2017-01-04 Thread rasehorn
Github user rasehorn commented on the issue:

https://github.com/apache/zeppelin/pull/1799
  
@cloverhearts 
I think a picture and some pseudocode tells more than thousand words, so I 
created one.

Also: I'm only talking about the use case to ensure a certain sequence of 
paragraph executions when runAll is called for the notebook. If you explicitely 
call z.run(paragraphId) within a certain notebook after runAll() was called, 
you propably execute those paragraphs twice.

The easiest way to ensure a certain sequence of paragraph execution after 
runAll() was issued is to make the paragraphs wait for the one they depend on 
to finish. 

Lets say we have three paragraphs. 
The first one is necessary to prepare the data and define temporary tables. 
The second and third paragraphs depend on that data, so it does not make sense 
to execute them before paragraph 1 finished.
Since the last two paragraphs are in status "running" and wait in parallel 
for the first paragraph to finish, they will be executed in parallel.

Please see the picture 
![wait 
pseudocode](https://cloud.githubusercontent.com/assets/22585000/21642718/903ba9be-d284-11e6-8efb-958adca7861a.jpg)

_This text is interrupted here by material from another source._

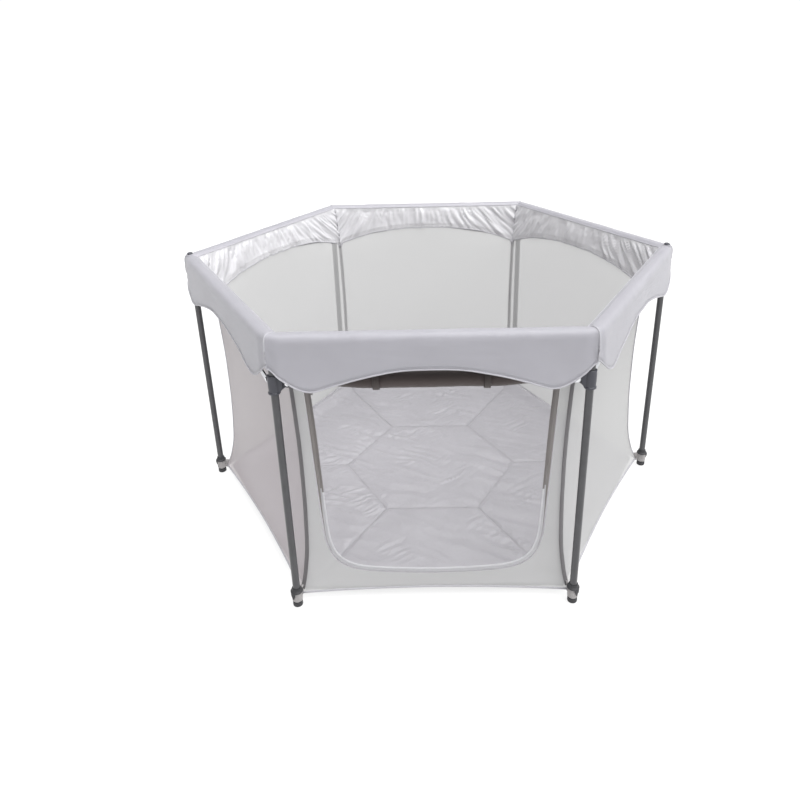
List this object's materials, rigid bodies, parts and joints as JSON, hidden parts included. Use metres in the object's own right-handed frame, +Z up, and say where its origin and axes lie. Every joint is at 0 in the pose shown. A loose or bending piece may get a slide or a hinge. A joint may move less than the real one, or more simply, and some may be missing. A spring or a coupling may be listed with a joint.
{
  "type": "folding hexagonal playpen",
  "caption": "Folding hexagonal playpen: steel legs joined by hidden scissor bars, padded fabric rim with skirts, mesh walls, quilted floor mat and a zip door rolled up under the rim.",
  "frame": {"origin": "the middle of the pen's footprint on the ground, at the bottom of the foot tips", "axes": "+Z up, -Y towards the side with the door, +X towards the corner leg on the door side's right; two opposite corner legs lie on the X axis"},
  "size_m": [1.2866, 1.1186, 0.67],
  "materials": {
    "leg_paint": "satin",
    "bar_steel": "satin",
    "bracket_plastic": "matte",
    "foot_rubber": "matte",
    "rim_satin": "satin",
    "wall_mesh": "matte",
    "mat_satin": "satin",
    "zip_white": "matte",
    "door_mesh": "matte",
    "zip_metal": "satin"
  },
  "bodies": {
    "leg_1_body": {"leg_1": "leg_paint", "foot_1": "foot_rubber", "hub_1": "bracket_plastic", "rim_1": "rim_satin", "wall_1": "wall_mesh", "zip_tape": "zip_white", "door_roll": "door_mesh", "roll_ties": "rim_satin", "zip_slider": "zip_metal"},
    "slide_1": {"slider_1": "bracket_plastic"},
    "arm_a_1": {"bar_a_1": "bar_steel"},
    "arm_b_1": {"bar_b_1": "bar_steel"},
    "mat_1": {"floor_1": "mat_satin"},
    "leg_2_body": {"leg_2": "leg_paint", "foot_2": "foot_rubber", "hub_2": "bracket_plastic", "rim_2": "rim_satin", "wall_2": "wall_mesh"},
    "slide_2": {"slider_2": "bracket_plastic"},
    "arm_a_2": {"bar_a_2": "bar_steel"},
    "arm_b_2": {"bar_b_2": "bar_steel"},
    "mat_2": {"floor_2": "mat_satin"},
    "leg_3_body": {"leg_3": "leg_paint", "foot_3": "foot_rubber", "hub_3": "bracket_plastic", "rim_3": "rim_satin", "wall_3": "wall_mesh"},
    "slide_3": {"slider_3": "bracket_plastic"},
    "arm_a_3": {"bar_a_3": "bar_steel"},
    "arm_b_3": {"bar_b_3": "bar_steel"},
    "mat_3": {"floor_3": "mat_satin"},
    "leg_4_body": {"leg_4": "leg_paint", "foot_4": "foot_rubber", "hub_4": "bracket_plastic", "rim_4": "rim_satin", "wall_4": "wall_mesh"},
    "slide_4": {"slider_4": "bracket_plastic"},
    "arm_a_4": {"bar_a_4": "bar_steel"},
    "arm_b_4": {"bar_b_4": "bar_steel"},
    "mat_4": {"floor_4": "mat_satin"},
    "leg_5_body": {"leg_5": "leg_paint", "foot_5": "foot_rubber", "hub_5": "bracket_plastic", "rim_5": "rim_satin", "wall_5": "wall_mesh"},
    "slide_5": {"slider_5": "bracket_plastic"},
    "arm_a_5": {"bar_a_5": "bar_steel"},
    "arm_b_5": {"bar_b_5": "bar_steel"},
    "mat_5": {"floor_5": "mat_satin"},
    "leg_6_body": {"leg_6": "leg_paint", "foot_6": "foot_rubber", "hub_6": "bracket_plastic", "rim_6": "rim_satin", "wall_6": "wall_mesh"},
    "slide_6": {"slider_6": "bracket_plastic"},
    "arm_a_6": {"bar_a_6": "bar_steel"},
    "arm_b_6": {"bar_b_6": "bar_steel"},
    "mat_6": {"floor_6": "mat_satin"},
    "pull": {"zip_pull": "zip_metal"}
  },
  "joints": [
    {"name": "fold", "type": "hinge", "parent": "leg_1_body", "child": "arm_a_1", "pos_m": [-0.283, -0.53694, 0.65], "axis": [0, 1, 0], "range_deg": [0, 74], "deforming": ["rim_1", "wall_1", "floor_1", "rim_2", "wall_2", "floor_2", "rim_3", "wall_3", "floor_3", "rim_4", "wall_4", "floor_4", "rim_5", "wall_5", "floor_5", "rim_6", "wall_6", "floor_6", "zip_tape", "door_roll", "roll_ties"]},
    {"name": "cross_1", "type": "hinge", "parent": "arm_a_1", "child": "arm_b_1", "pos_m": [0, -0.53694, 0.606], "axis": [0, -1, 0], "range_deg": [0, 148]},
    {"name": "top_b_1", "type": "hinge", "parent": "arm_b_1", "child": "leg_2_body", "pos_m": [0.283, -0.53694, 0.65], "axis": [0, 1, 0], "range_deg": [0, 74]},
    {"name": "top_a_2", "type": "hinge", "parent": "leg_2_body", "child": "arm_a_2", "pos_m": [0.3235, -0.51355, 0.65], "axis": [-0.866, 0.5, 0], "range_deg": [0, 74]},
    {"name": "cross_2", "type": "hinge", "parent": "arm_a_2", "child": "arm_b_2", "pos_m": [0.465, -0.26847, 0.606], "axis": [0.866, -0.5, 0], "range_deg": [0, 148]},
    {"name": "top_b_2", "type": "hinge", "parent": "arm_b_2", "child": "leg_3_body", "pos_m": [0.6065, -0.02338, 0.65], "axis": [-0.866, 0.5, 0], "range_deg": [0, 74]},
    {"name": "top_a_3", "type": "hinge", "parent": "leg_3_body", "child": "arm_a_3", "pos_m": [0.6065, 0.02338, 0.65], "axis": [-0.866, -0.5, 0], "range_deg": [0, 74]},
    {"name": "cross_3", "type": "hinge", "parent": "arm_a_3", "child": "arm_b_3", "pos_m": [0.465, 0.26847, 0.606], "axis": [0.866, 0.5, 0], "range_deg": [0, 148]},
    {"name": "top_b_3", "type": "hinge", "parent": "arm_b_3", "child": "leg_4_body", "pos_m": [0.3235, 0.51355, 0.65], "axis": [-0.866, -0.5, 0], "range_deg": [0, 74]},
    {"name": "top_a_4", "type": "hinge", "parent": "leg_4_body", "child": "arm_a_4", "pos_m": [0.283, 0.53694, 0.65], "axis": [0, -1, 0], "range_deg": [0, 74]},
    {"name": "top_b_6", "type": "hinge", "parent": "leg_1_body", "child": "arm_b_6", "pos_m": [-0.3235, -0.51355, 0.65], "axis": [-0.866, -0.5, 0], "range_deg": [0, 74]},
    {"name": "cross_6", "type": "hinge", "parent": "arm_b_6", "child": "arm_a_6", "pos_m": [-0.465, -0.26847, 0.606], "axis": [0.866, 0.5, 0], "range_deg": [0, 148]},
    {"name": "top_a_6", "type": "hinge", "parent": "arm_a_6", "child": "leg_6_body", "pos_m": [-0.6065, -0.02338, 0.65], "axis": [-0.866, -0.5, 0], "range_deg": [0, 74]},
    {"name": "top_b_5", "type": "hinge", "parent": "leg_6_body", "child": "arm_b_5", "pos_m": [-0.6065, 0.02338, 0.65], "axis": [-0.866, 0.5, 0], "range_deg": [0, 74]},
    {"name": "cross_5", "type": "hinge", "parent": "arm_b_5", "child": "arm_a_5", "pos_m": [-0.465, 0.26847, 0.606], "axis": [0.866, -0.5, 0], "range_deg": [0, 148]},
    {"name": "top_a_5", "type": "hinge", "parent": "arm_a_5", "child": "leg_5_body", "pos_m": [-0.3235, 0.51355, 0.65], "axis": [-0.866, 0.5, 0], "range_deg": [0, 74]},
    {"name": "top_b_4", "type": "hinge", "parent": "leg_5_body", "child": "arm_b_4", "pos_m": [-0.283, 0.53694, 0.65], "axis": [0, 1, 0], "range_deg": [0, 74]},
    {"name": "low_a_1", "type": "hinge", "parent": "arm_a_1", "child": "slide_2", "pos_m": [0.283, -0.53694, 0.562], "axis": [0, -1, 0], "range_deg": [0, 74]},
    {"name": "low_a_2", "type": "hinge", "parent": "arm_a_2", "child": "slide_3", "pos_m": [0.6065, -0.02338, 0.562], "axis": [0.866, -0.5, 0], "range_deg": [0, 74]},
    {"name": "low_a_3", "type": "hinge", "parent": "arm_a_3", "child": "slide_4", "pos_m": [0.3235, 0.51355, 0.562], "axis": [0.866, 0.5, 0], "range_deg": [0, 74]},
    {"name": "low_a_4", "type": "hinge", "parent": "arm_a_4", "child": "slide_5", "pos_m": [-0.283, 0.53694, 0.562], "axis": [0, 1, 0], "range_deg": [0, 74]},
    {"name": "low_a_5", "type": "hinge", "parent": "arm_a_5", "child": "slide_6", "pos_m": [-0.6065, 0.02338, 0.562], "axis": [-0.866, 0.5, 0], "range_deg": [0, 74]},
    {"name": "low_a_6", "type": "hinge", "parent": "arm_a_6", "child": "slide_1", "pos_m": [-0.3235, -0.51355, 0.562], "axis": [-0.866, -0.5, 0], "range_deg": [0, 74]},
    {"name": "mat_lift_1", "type": "hinge", "parent": "leg_1_body", "child": "mat_1", "pos_m": [0, -0.49894, 0.026], "axis": [1, 0, 0], "range_deg": [0, 81.9]},
    {"name": "mat_lift_2", "type": "hinge", "parent": "leg_2_body", "child": "mat_2", "pos_m": [0.43209, -0.24947, 0.026], "axis": [0.5, 0.866, 0], "range_deg": [0, 81.9]},
    {"name": "mat_lift_3", "type": "hinge", "parent": "leg_3_body", "child": "mat_3", "pos_m": [0.43209, 0.24947, 0.026], "axis": [-0.5, 0.866, 0], "range_deg": [0, 81.9]},
    {"name": "mat_lift_4", "type": "hinge", "parent": "leg_4_body", "child": "mat_4", "pos_m": [0, 0.49894, 0.026], "axis": [-1, 0, 0], "range_deg": [0, 81.9]},
    {"name": "mat_lift_5", "type": "hinge", "parent": "leg_5_body", "child": "mat_5", "pos_m": [-0.43209, 0.24947, 0.026], "axis": [-0.5, -0.866, 0], "range_deg": [0, 81.9]},
    {"name": "mat_lift_6", "type": "hinge", "parent": "leg_6_body", "child": "mat_6", "pos_m": [-0.43209, -0.24947, 0.026], "axis": [0.5, -0.866, 0], "range_deg": [0, 81.9]},
    {"name": "pull_swing", "type": "hinge", "parent": "leg_1_body", "child": "pull", "pos_m": [-0.2435, -0.50374, 0.541], "axis": [-1, 0, 0], "range_deg": [0, 110]}
  ],
  "couplings": [
    {"joint": "cross_1", "follows": "fold", "ratio": 2},
    {"joint": "top_b_1", "follows": "fold", "ratio": 1},
    {"joint": "top_a_2", "follows": "fold", "ratio": 1},
    {"joint": "cross_2", "follows": "fold", "ratio": 2},
    {"joint": "top_b_2", "follows": "fold", "ratio": 1},
    {"joint": "top_a_3", "follows": "fold", "ratio": 1},
    {"joint": "cross_3", "follows": "fold", "ratio": 2},
    {"joint": "top_b_3", "follows": "fold", "ratio": 1},
    {"joint": "top_a_4", "follows": "fold", "ratio": 1},
    {"joint": "top_b_6", "follows": "fold", "ratio": 1},
    {"joint": "cross_6", "follows": "fold", "ratio": 2},
    {"joint": "top_a_6", "follows": "fold", "ratio": 1},
    {"joint": "top_b_5", "follows": "fold", "ratio": 1},
    {"joint": "cross_5", "follows": "fold", "ratio": 2},
    {"joint": "top_a_5", "follows": "fold", "ratio": 1},
    {"joint": "top_b_4", "follows": "fold", "ratio": 1},
    {"joint": "low_a_1", "follows": "fold", "ratio": 1},
    {"joint": "low_a_2", "follows": "fold", "ratio": 1},
    {"joint": "low_a_3", "follows": "fold", "ratio": 1},
    {"joint": "low_a_4", "follows": "fold", "ratio": 1},
    {"joint": "low_a_5", "follows": "fold", "ratio": 1},
    {"joint": "low_a_6", "follows": "fold", "ratio": 1},
    {"joint": "mat_lift_1", "follows": "fold", "ratio": 1.1064},
    {"joint": "mat_lift_2", "follows": "fold", "ratio": 1.1064},
    {"joint": "mat_lift_3", "follows": "fold", "ratio": 1.1064},
    {"joint": "mat_lift_4", "follows": "fold", "ratio": 1.1064},
    {"joint": "mat_lift_5", "follows": "fold", "ratio": 1.1064},
    {"joint": "mat_lift_6", "follows": "fold", "ratio": 1.1064}
  ]
}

From my point of view this would be the easiest way for a ZeppelinUser to 
ensure a certain sequence of paragraph execution including control which 
paragraphs are executed in parallel. 


---
If your project is set up for it, you can reply to this email and have your
reply appear on GitHub as well. If your project does not have this feature
enabled and wishes so, or if the feature is enabled but not working, please
contact infrastructure at infrastruct...@apache.org or file a JIRA ticket
with INFRA.
---


[GitHub] zeppelin issue #1799: [ZEPPELIN-1165 : WIP] Code-based job workflow

2017-01-03 Thread rasehorn
Github user rasehorn commented on the issue:

https://github.com/apache/zeppelin/pull/1799
  
As far as I remember another discussion the paragraph IDs will change if 
you export/import or copy a notebook (not sure which one applies). If that is 
the case the workflow will be broken after import. If the user in front of the 
screen is not familiar with the code and logic of the notebook, it might be 
difficult to fix.  

What about a simple "z.wait(ordernumber or paragraphId)" function which 
makes the paragraph wait for the paragraph referenced by the ordernumber or id 
to finish successfully or cancel the paragraph execution in case of an error? 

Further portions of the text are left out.